/---

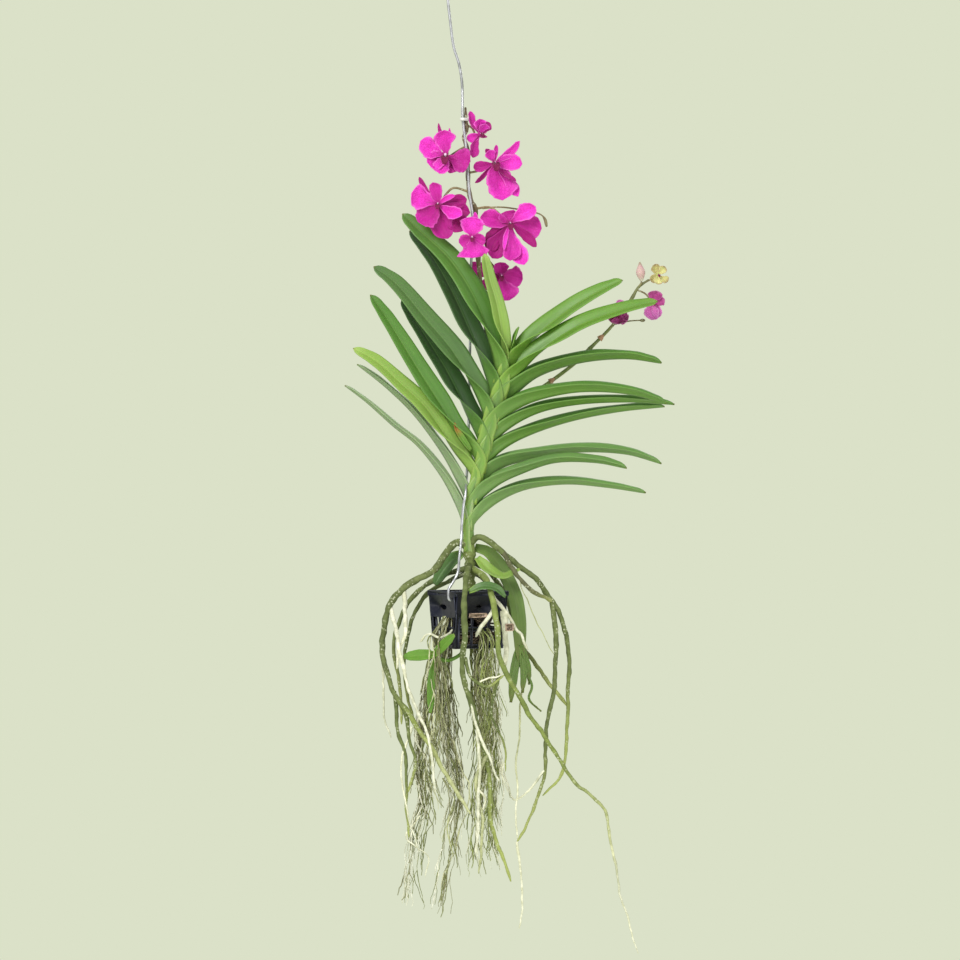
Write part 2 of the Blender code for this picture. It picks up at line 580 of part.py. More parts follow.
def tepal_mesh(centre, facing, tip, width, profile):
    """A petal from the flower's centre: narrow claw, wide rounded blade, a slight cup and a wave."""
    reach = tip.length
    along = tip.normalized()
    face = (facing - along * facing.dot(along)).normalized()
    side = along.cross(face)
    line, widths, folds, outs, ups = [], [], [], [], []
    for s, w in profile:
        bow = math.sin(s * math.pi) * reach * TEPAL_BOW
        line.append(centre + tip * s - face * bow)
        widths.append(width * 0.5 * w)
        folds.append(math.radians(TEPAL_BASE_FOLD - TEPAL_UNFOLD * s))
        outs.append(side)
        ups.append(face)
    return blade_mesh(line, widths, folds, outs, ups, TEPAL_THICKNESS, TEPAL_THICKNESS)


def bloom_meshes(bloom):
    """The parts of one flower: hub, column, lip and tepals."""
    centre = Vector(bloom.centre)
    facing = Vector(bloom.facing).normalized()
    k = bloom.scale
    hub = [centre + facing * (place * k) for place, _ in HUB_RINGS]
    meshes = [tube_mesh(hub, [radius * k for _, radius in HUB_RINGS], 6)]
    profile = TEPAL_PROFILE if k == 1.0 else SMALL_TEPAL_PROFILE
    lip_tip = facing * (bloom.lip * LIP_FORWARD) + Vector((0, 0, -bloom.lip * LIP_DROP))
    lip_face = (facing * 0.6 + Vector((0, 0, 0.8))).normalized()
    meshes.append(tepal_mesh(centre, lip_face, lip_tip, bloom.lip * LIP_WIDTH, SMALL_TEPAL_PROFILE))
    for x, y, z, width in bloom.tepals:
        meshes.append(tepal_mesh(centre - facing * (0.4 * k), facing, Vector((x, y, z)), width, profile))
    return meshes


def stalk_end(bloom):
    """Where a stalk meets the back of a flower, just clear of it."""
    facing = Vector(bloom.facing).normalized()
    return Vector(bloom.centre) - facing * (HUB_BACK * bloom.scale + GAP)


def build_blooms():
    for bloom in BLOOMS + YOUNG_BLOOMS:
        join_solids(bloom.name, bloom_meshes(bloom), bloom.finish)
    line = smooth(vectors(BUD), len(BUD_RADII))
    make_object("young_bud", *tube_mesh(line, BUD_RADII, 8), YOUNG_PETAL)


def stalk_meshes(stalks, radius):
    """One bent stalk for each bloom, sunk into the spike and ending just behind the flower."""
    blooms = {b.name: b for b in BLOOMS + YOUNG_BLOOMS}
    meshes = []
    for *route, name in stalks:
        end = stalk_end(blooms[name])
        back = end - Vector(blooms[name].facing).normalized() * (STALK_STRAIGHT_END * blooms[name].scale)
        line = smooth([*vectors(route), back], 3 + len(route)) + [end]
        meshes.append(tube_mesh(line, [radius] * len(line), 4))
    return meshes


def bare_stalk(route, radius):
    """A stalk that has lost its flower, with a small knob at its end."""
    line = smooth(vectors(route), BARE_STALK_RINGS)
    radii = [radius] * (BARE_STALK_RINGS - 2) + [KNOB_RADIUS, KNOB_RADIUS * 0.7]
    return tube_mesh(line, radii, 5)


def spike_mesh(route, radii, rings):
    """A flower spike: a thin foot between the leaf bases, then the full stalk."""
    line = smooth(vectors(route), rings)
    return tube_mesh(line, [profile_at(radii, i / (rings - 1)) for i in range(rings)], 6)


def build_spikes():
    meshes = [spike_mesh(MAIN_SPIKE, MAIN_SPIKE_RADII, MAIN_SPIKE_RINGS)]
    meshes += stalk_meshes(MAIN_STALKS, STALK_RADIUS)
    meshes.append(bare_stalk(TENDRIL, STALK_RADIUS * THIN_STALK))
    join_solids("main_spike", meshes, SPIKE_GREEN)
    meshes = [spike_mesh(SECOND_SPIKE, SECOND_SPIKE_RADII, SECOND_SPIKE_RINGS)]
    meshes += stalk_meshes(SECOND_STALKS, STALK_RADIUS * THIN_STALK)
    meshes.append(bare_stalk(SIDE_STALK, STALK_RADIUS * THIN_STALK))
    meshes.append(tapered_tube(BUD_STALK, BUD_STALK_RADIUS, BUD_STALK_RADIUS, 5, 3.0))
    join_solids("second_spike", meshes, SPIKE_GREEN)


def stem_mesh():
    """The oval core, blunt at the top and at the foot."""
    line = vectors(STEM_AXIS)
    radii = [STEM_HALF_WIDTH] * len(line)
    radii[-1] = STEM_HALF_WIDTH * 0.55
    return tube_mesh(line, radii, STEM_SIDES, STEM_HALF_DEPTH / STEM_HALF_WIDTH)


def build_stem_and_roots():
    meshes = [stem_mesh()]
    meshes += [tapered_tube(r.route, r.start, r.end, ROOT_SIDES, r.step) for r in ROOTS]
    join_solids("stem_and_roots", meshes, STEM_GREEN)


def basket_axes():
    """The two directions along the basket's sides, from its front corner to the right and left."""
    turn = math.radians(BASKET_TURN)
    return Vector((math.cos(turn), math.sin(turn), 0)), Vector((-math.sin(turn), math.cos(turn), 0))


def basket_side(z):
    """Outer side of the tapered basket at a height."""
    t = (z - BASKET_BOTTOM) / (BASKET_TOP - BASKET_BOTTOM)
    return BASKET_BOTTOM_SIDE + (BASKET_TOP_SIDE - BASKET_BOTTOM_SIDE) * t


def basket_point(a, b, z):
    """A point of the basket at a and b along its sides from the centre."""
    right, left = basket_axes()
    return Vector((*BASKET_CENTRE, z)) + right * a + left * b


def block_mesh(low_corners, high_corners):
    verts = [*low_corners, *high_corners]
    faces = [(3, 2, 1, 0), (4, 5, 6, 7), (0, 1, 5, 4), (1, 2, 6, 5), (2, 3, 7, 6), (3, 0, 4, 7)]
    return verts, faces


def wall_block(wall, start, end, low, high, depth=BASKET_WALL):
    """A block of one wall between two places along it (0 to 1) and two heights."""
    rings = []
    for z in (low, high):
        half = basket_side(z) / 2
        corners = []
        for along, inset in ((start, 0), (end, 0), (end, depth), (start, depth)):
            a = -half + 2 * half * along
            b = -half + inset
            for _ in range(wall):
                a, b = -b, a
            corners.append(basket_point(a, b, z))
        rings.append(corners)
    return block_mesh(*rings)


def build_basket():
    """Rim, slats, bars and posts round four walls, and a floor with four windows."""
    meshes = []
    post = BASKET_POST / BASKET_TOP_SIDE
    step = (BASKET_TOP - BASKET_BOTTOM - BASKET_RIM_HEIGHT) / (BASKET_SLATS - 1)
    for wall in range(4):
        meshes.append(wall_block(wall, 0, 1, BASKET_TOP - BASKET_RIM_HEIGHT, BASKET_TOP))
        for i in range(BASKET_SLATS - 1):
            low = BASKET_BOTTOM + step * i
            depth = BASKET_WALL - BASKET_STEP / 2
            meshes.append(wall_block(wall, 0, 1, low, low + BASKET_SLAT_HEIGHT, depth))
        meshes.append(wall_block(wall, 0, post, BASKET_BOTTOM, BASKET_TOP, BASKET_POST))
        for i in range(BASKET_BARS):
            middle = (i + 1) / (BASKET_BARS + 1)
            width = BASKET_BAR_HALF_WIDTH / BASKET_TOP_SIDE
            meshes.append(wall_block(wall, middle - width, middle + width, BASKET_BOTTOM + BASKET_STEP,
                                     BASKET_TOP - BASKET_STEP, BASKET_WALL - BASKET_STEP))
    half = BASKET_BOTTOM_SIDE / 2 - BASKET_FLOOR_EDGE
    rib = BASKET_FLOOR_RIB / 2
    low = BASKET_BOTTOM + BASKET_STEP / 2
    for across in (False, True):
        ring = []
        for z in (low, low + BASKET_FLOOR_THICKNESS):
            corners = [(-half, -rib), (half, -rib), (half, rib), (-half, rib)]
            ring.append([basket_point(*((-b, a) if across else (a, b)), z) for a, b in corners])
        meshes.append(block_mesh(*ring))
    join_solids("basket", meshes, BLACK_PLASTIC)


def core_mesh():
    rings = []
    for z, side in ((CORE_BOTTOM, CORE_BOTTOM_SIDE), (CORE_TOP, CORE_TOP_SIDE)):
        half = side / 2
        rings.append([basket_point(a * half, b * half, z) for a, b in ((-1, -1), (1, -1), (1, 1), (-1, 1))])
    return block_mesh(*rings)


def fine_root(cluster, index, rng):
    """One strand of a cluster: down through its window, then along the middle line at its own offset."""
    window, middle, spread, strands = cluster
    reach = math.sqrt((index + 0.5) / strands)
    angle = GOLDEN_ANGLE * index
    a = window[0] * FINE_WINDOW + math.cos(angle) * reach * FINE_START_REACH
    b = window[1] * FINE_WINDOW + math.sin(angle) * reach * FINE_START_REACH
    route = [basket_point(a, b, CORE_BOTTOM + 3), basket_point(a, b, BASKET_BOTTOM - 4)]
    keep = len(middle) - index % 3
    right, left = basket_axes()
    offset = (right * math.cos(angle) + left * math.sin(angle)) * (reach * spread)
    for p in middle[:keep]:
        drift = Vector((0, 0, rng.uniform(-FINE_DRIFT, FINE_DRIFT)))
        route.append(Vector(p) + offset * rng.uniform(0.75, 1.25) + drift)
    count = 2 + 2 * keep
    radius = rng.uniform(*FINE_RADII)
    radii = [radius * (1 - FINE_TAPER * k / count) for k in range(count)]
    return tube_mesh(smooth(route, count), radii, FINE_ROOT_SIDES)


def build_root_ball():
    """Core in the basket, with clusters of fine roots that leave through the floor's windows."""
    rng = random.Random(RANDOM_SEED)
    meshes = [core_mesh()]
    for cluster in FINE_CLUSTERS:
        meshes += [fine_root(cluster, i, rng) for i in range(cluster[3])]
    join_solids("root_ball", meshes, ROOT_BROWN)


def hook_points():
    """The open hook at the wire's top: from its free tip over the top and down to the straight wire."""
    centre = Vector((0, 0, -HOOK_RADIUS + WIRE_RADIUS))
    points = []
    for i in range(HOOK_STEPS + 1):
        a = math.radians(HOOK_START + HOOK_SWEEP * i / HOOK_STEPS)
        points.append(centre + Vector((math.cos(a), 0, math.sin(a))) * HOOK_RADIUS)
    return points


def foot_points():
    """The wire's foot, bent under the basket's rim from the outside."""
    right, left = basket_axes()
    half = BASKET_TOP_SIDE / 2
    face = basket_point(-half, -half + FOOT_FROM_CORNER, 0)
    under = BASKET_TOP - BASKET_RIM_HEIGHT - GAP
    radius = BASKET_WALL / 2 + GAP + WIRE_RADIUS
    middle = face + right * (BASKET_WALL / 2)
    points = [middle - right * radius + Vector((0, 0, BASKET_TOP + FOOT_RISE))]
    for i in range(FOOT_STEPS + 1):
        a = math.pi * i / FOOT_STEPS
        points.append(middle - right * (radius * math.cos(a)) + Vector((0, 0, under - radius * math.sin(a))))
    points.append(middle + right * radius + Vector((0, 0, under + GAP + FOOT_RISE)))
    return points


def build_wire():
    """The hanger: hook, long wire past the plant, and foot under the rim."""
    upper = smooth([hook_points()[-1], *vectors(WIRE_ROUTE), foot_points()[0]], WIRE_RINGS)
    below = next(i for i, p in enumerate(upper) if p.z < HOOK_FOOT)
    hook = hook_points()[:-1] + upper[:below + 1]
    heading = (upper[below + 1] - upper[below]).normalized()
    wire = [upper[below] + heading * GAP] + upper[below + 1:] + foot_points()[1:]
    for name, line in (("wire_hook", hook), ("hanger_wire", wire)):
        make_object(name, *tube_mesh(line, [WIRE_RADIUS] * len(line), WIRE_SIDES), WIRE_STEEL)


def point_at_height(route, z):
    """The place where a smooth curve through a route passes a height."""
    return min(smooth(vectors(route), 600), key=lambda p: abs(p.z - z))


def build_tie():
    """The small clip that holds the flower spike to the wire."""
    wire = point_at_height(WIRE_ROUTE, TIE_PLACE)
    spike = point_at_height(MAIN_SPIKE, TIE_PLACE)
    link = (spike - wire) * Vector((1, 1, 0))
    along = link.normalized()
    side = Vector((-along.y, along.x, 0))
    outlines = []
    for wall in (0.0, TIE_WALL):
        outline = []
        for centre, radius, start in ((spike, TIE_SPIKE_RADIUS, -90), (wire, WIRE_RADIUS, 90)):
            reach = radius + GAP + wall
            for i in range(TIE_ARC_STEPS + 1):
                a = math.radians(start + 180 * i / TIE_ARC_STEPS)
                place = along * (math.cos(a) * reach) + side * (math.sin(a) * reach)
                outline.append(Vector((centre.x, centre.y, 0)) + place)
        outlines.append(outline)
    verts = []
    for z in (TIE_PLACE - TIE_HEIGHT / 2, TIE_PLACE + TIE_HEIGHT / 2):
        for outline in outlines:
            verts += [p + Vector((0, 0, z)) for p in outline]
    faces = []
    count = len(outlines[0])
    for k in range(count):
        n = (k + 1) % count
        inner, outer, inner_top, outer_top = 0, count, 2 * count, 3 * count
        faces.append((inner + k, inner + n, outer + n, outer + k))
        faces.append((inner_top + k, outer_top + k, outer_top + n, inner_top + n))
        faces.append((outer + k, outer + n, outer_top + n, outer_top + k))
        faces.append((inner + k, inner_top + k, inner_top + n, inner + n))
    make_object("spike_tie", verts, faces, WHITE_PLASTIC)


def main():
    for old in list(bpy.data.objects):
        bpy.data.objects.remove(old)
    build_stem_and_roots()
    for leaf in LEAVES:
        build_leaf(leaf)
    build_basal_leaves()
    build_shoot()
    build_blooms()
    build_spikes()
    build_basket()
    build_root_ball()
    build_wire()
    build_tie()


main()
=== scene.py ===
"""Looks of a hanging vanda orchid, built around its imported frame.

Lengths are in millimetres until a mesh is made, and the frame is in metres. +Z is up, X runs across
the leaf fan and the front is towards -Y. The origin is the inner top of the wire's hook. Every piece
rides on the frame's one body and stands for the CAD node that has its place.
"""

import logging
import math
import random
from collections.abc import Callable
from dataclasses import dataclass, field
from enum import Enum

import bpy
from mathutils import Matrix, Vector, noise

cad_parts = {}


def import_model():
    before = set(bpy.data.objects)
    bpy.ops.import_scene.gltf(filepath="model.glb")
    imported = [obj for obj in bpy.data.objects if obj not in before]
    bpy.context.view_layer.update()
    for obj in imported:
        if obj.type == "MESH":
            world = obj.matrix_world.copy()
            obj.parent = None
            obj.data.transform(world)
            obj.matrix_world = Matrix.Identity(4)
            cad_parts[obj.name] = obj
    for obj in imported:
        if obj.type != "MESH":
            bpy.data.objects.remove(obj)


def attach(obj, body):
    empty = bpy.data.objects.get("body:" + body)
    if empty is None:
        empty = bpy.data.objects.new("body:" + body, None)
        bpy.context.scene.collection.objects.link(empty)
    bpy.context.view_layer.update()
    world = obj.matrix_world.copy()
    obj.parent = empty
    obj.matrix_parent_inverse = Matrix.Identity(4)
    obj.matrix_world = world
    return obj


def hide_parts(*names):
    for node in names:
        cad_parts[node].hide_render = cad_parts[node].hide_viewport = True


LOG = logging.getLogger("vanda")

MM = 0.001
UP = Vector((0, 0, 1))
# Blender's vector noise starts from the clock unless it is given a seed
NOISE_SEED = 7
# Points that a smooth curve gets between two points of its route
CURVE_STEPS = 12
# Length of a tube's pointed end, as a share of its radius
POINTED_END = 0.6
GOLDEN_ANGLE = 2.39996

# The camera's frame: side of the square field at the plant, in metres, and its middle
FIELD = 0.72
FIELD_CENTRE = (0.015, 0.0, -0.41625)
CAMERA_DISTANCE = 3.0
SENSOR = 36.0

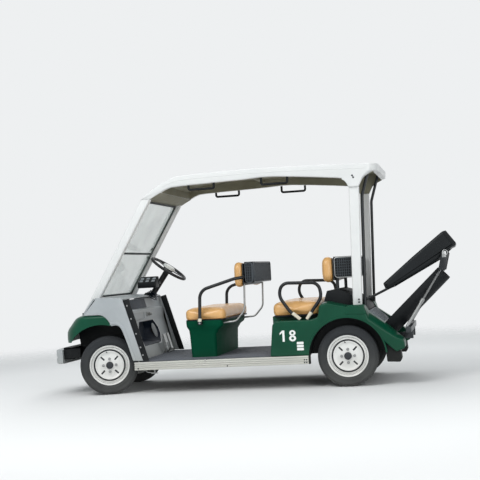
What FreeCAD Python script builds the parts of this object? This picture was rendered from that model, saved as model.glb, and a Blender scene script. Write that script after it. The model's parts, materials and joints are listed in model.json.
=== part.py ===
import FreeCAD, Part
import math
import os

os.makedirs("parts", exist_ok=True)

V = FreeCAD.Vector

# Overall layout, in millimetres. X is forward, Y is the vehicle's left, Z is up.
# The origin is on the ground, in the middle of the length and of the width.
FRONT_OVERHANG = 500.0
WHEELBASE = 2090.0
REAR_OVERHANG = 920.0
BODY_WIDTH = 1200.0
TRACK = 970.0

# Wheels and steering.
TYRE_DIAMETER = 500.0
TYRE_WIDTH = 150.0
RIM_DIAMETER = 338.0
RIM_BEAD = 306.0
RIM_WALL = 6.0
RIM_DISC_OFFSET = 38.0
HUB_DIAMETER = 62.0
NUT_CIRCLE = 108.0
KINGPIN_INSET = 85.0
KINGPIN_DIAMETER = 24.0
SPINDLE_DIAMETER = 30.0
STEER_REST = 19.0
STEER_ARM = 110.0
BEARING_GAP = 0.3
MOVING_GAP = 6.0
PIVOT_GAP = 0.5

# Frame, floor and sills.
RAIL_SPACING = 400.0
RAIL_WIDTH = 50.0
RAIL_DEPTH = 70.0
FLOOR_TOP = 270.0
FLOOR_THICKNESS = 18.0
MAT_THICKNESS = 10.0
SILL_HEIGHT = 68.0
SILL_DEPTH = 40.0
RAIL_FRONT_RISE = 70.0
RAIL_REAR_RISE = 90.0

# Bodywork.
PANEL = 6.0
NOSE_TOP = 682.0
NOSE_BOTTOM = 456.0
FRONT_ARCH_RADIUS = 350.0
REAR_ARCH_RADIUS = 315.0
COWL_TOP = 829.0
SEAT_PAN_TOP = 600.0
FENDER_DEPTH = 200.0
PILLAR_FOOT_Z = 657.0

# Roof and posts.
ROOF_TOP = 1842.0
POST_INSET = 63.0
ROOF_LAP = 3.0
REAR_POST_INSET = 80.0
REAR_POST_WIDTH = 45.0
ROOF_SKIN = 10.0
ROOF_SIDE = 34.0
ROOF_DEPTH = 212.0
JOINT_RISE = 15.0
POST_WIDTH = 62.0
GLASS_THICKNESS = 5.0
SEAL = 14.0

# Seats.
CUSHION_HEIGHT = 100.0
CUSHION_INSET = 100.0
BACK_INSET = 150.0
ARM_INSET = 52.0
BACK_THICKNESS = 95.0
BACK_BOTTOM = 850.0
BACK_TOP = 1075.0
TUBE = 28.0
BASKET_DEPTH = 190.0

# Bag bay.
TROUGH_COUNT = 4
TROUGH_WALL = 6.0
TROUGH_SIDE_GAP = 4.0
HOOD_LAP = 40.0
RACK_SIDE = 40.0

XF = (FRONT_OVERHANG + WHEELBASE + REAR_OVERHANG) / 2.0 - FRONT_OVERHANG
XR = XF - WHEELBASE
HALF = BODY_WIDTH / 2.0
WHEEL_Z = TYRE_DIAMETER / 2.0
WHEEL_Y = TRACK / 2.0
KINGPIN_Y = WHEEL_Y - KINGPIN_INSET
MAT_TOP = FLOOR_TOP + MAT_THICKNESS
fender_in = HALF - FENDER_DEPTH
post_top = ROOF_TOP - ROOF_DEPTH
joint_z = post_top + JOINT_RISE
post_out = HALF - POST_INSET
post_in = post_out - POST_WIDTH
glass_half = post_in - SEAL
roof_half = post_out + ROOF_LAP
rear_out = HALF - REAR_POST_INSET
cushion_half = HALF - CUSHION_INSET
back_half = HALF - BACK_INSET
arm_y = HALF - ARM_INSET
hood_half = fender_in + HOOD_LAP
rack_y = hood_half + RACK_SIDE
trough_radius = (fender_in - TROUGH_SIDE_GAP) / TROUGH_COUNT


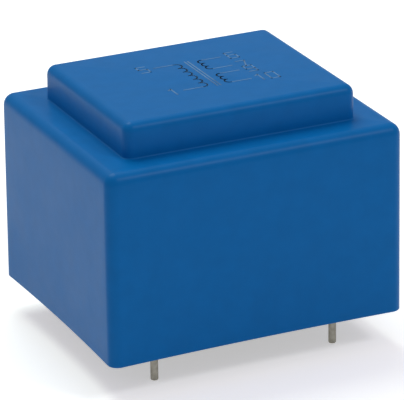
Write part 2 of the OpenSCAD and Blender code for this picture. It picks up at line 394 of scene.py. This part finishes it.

\---

- _Task_
Select every line in the records above that contains the word "FreeCAD".

- _Complete output_
What FreeCAD Python script builds the parts of this object? This picture was rendered from that model, saved as model.glb, and a Blender scene script. Write that script after it. The model's parts, materials and joints are listed in model.json.
import FreeCAD, Part
V = FreeCAD.Vector